If we number the rows and columns starting with $0$, this matrix has eigenvectors $x_k=(-1)^i\binom ki$ for $k=0,\dotsc,n$ and corresponding eigenvalues $\lambda_k=1-k/n$ (where the binomial coefficient is zero if the bottom argument is greater than the top one). Our initial state has probability $1$ in state $n$ and $0$ in all other states, and this has the expansion

$$\delta_{in}=\sum_{k=0}^n(-1)^k\binom nkx_k=\sum_{k=0}^n(-1)^{k+i}\binom nk\binom ki$$

in terms of the eigenvectors of the transition matrix.
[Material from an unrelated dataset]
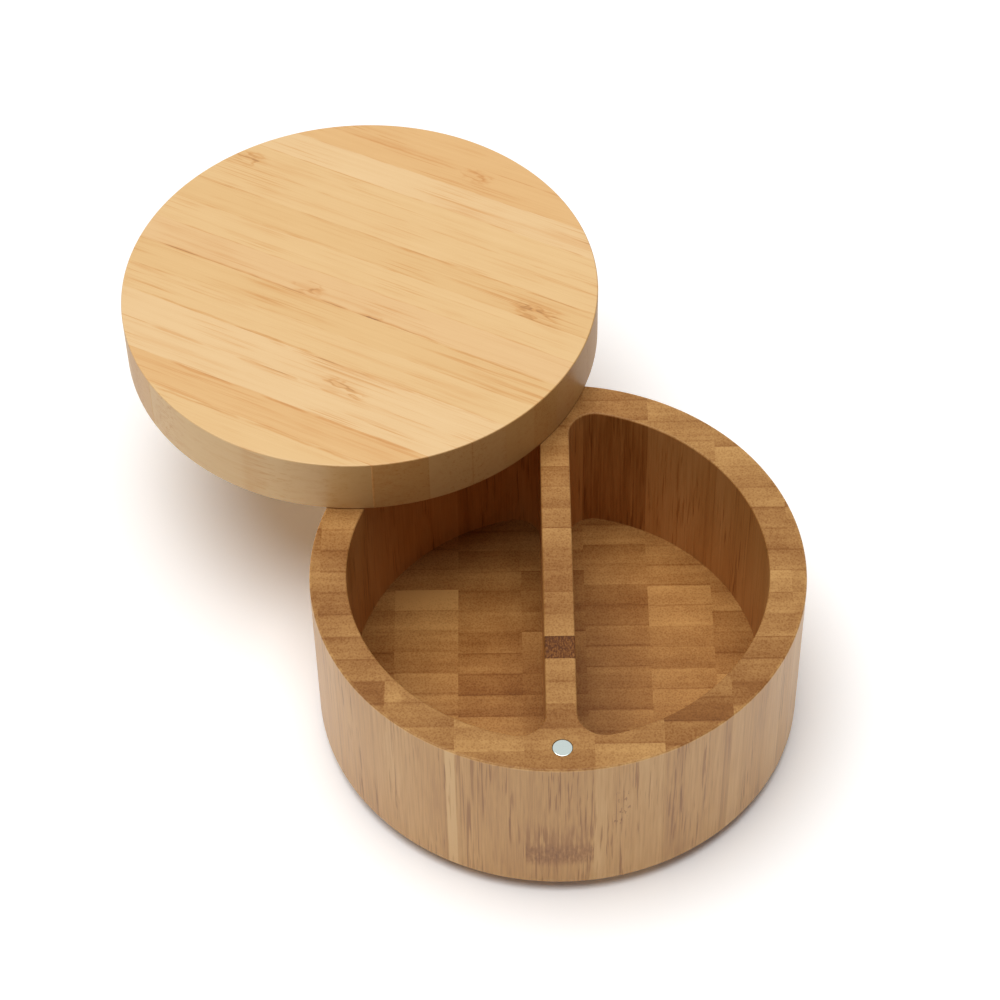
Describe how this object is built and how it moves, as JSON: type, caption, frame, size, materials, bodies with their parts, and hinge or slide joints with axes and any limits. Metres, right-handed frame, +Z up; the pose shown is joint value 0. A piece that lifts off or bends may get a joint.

The final state has $i=0$, so the probability of having seen all hands at time $t$ is the corresponding component of the state vector at time $t$. Each eigenvector is multiplied by its eigenvalue in each deal, so the probability to be in the state $i=0$ at time $t$ is given by

$$p_t=\sum_{k=0}^n(-1)^k\binom nk\lambda_k^t=p_t=\sum_{k=0}^n(-1)^k\binom nk\left(1-\frac kn\right)^t\;.$$

The probability of not being done yet at time $t$ is

$$1-p_t=-\sum_{k=1}^n(-1)^k\binom nk\left(1-\frac kn\right)^t\;,$$

and the average waiting time is the sum of all these probabilities:

$$ \begin{eqnarray} T &=& \sum_{t=0}^\infty(1-p_t) \\ &=& \sum_{t=0}^\infty\left(-\sum_{k=1}^n(-1)^k\binom nk\left(1-\frac kn\right)^t\right) \\ &=& -\sum_{k=1}^n(-1)^k\binom nk\sum_{t=0}^\infty\left(1-\frac kn\right)^t \\ &=& -\sum_{k=1}^n(-1)^k\binom nk\frac nk\;. \end{eqnarray} $$

To evaluate this, consider

$$\sigma(q)=\sum_{k=1}^n(q-1)^k\binom nk\frac1k\;.$$

Differentiating with respect to $q$ yields

$$\begin{eqnarray} \sigma'(q) &=& \sum_{k=1}^n(q-1)^{k-1}\binom nk \\ &=& \frac1{q-1}\left(\sum_{k=0}^n(q-1)^k\binom nk-1\right) \\ &=& \frac{(q-1+1)^n-1}{q-1} \\ &=& \frac{q^n-1}{q-1} \\ &=& \sum_{i=0}^{n-1}q^i \;, \end{eqnarray} $$

and so

$$\sigma(q)=\sum_{i=1}^{n}\frac{q^i}i+C\;.$$

The integration constant $C$ can be recovered from $\sigma(1)=0$:

$$\sigma(q)=\sum_{i=1}^{n}\frac{q^i}i-\sum_{i=1}^{n}\frac1i\;,$$

and thus we obtain

$$T=-n\sigma(0)=n\sum_{i=1}^{n}\frac1i\;,$$

in agreement with the other answers.